The importance of local structure and disorder in crystalline materials is increasingly being recognised as a key property of many functional materials. From negative thermal expansion to solid state amorphisation and the ‘nanoscale’ problem to improved fuel cell technology, a clear picture of the local atomic structure is essential to understanding these phenomena and solving the associated problems.
Total scattering, an extension of the powder diffraction method, is increasingly being used to study crystalline materials. The unique combination of Bragg and diffuse scattering can be used to determine both the average structure and the short-range fluctuations from this average within a single experiment. To maximise the structural information from such data, three-dimensional atomic models consistent with all aspects of the data are required.
Here I will give an introduction to a program and technique, RMCProfile[1], that can help you get the most from this valuable data. I will then give several examples to illustrate the sort of useful information you can gain using the total scattering method.
[1] RMCProfile: reverse Monte Carlo for polycrystalline materials M G Tucker, D A Keen, M T Dove, A L Goodwin, Q Hui J. Phys.-Condes. Matter 19 335218 (2007) – also more information and the program available at www.rmcprofile.org.

Biography: Matt joined ORNL in January 2016, where he leads the Diffraction group. This group operates and maintains 9 diffractometers, 4 at HIFR and 5 at the SNS and includes the NOMAD instrument, which specializes in the measurement of the local structure of materials.
Prior to joining the SNS, Matt was a Research Scientist in the Crystallography Group at the ISIS Facility, Rutherford Appleton Laboratory since 2005. Since 2013, he also had a joint appointment at the diamond light source. At ISIS he was an instrument scientist on the high flux medium resolution POLARIS diffractometer, which is a world-class instrument for total scattering measurements. At Diamond he was helping to design, build and ultimately run Europe’s first dedicated X-ray-PDF beamline (XPDF). Previously, he was a PDRA for 6 years in the Department of Earth Science at the University of Cambridge after obtaining his PhD from the University of Kent at Canterbury.
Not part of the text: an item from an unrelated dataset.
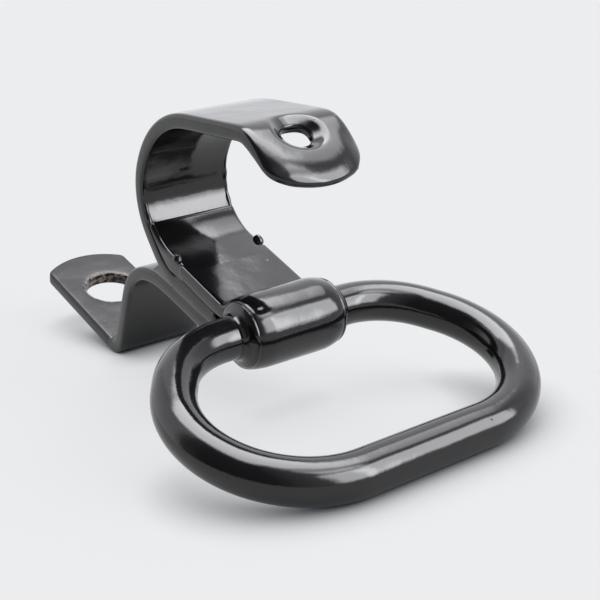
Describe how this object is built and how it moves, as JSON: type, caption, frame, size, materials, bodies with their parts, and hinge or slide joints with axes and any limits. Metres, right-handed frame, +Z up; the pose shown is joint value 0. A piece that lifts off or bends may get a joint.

His research interests focus on using and developing total scattering techniques for the study of disordered crystalline materials and is the co-author of over 130 publications. Highlights include studies of negative thermal expansion, pressure induced amorphisation and colossal thermal expansion. He has successfully led the development of a Reverse Monte Carlo program (RMCProfile) specifically for the analysis of total scattering data of polycrystalline materials (with Prof. Martin Dove, Prof. David Keen, Dr Igor Levin and several other contributors). This program suite is freely available for download from www.rmcprofile.org.